Anne Douglas, the wife of late Hollywood great Kirk Douglas, has died aged 102, her family said.
Douglas, an actress, producer and philanthropist, died peacefully at her home in Beverly Hills on Thursday, according to a statement.
The German-born star celebrated her final birthday on April 23rd. Kirk, who she married in 1954, died in February last year aged 103.
In a statement, Hollywood actor Michael Douglas, her stepson, said: “She brought out the best in all of us, especially our father.
“Dad would never have had the career he did without Anne’s support and partnership. Catherine and I and the children adored her; she will always be in our hearts.”
Douglas’ youth was disrupted by the second World War.
Her father owned a textile factory while her mother was a socialite – she stayed with the former following her parents’ divorce.
Douglas was sent to boarding school in Switzerland and, unwilling to return to Hitler’s Germany, continued her studies in Belgium.
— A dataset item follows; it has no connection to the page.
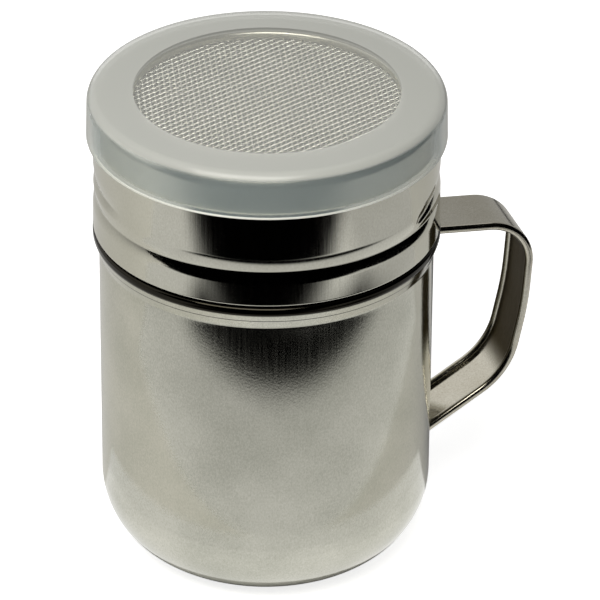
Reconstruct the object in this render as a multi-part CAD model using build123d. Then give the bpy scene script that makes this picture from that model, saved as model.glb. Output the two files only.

After the Nazis bombed Brussels in 1940, she escaped to France. However, travelling with German papers was considered too risky so she married Albert Buydens to become a Belgian national.
Douglas, who was born Marx, first met her second husband in 1953 when he offered her a job as his publicist while in Paris to film Act Of Love.
She declined his offer and also refused his phoned invitation to dinner a few hours later.
Kirk, chiselled star of Hollywood’s Golden Age, was not used to being turned down.
She eventually took the job and the couple flew to Las Vegas in May 1954 to get married.
They had two sons over their 66-year marriage, Peter and Eric, while Kirk, whose films included Ace In The Hole, Spartacus and Paths Of Glory, also had Michael and Joel from his marriage to Diana Dill.
Eric Douglas died in 2004 aged 46 from an accidental drug overdose.
Michael, who has two children with wife Catherine Zeta-Jones, celebrated Douglas’ final birthday last week, sharing a family photo to Instagram.
He wrote: “Happy Birthday Anne Douglas! We love you! Michael, Catherine, Carys, & Dylan.”
In 2017, Douglas wrote a book with her husband titled Kirk And Anne: Letters Of Love, Laughter, And A Lifetime In Hollywood, looking back at their time together.
Her charitable deeds included making school playgrounds across Los Angeles safe, helping the city’s homeless and supporting cancer research, after she survived breast cancer.
The Douglas Foundation, founded in 1964, has donated more than 118 million dollars (£84.5 million) to good causes, according to a family representative.
Douglas is survived by seven grandchildren and two great-grandchildren.